Yevgeniy Sverdlik, DCK:

So, it helps kind of soften the unpredictability, the unpredictable nature of their demand. So, they take a smaller risk by going into a location.

Tim Hughes, Stack:

Yeah. I think it's less about them taking a smaller risk and more about them saying, "Hey, look, here are our various model predictions for demand over the next 24 months, 60 months." Whatever window they're looking into. "And here's the 10 percentile view of that. And here's the 90 percentile view of that." And they cut off the ends just because you start to see some really wonky stuff. But they have some very smart data scientists putting together models and they say, "Hey, here's the 10, here's the 90. From a capital allocation perspective, perhaps we should develop to the 60, which gives us maybe a little bit of buffer."

Tim Hughes, Stack:

But the difference between the 60 and the 90 can be a pretty significant amount of capacity. And so, what they'll do, is intelligently continuously refresh that model and feedback with their teams cross-functionally to that point earlier that are actually procuring and deploying these data centers.

Tim Hughes, Stack:

And if, for some reason that does spike to a 90, and it does so in a very small period of time, they don't have the ability to respond to that as rapidly as they probably want to, and self-perform to that. And so, it's all about modeling.

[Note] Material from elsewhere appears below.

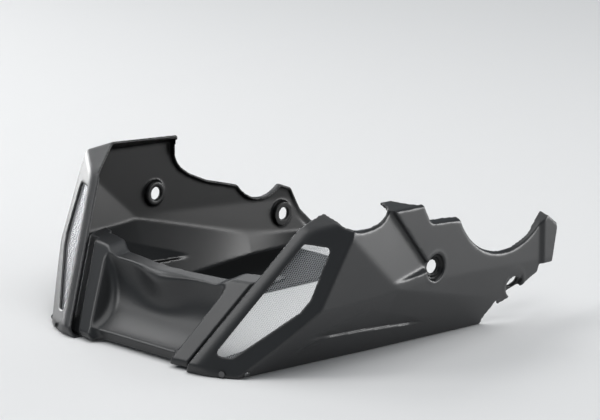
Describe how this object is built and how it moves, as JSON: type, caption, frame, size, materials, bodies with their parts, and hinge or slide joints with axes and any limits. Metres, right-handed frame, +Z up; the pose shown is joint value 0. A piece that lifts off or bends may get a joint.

And it's all about trying to predict the future as accurately as possible. And you're never going to get it a hundred percent right. And so, the question is, are you over or are you under? Is it within your buffer? Is it outside of your buffer? And how do you address the gap?

Yevgeniy Sverdlik, DCK:

Okay, Tim, that's all I have. Thank you so much for your time, man.

Tim Hughes, Stack:

Absolutely. Thanks. This has been a lot of fun.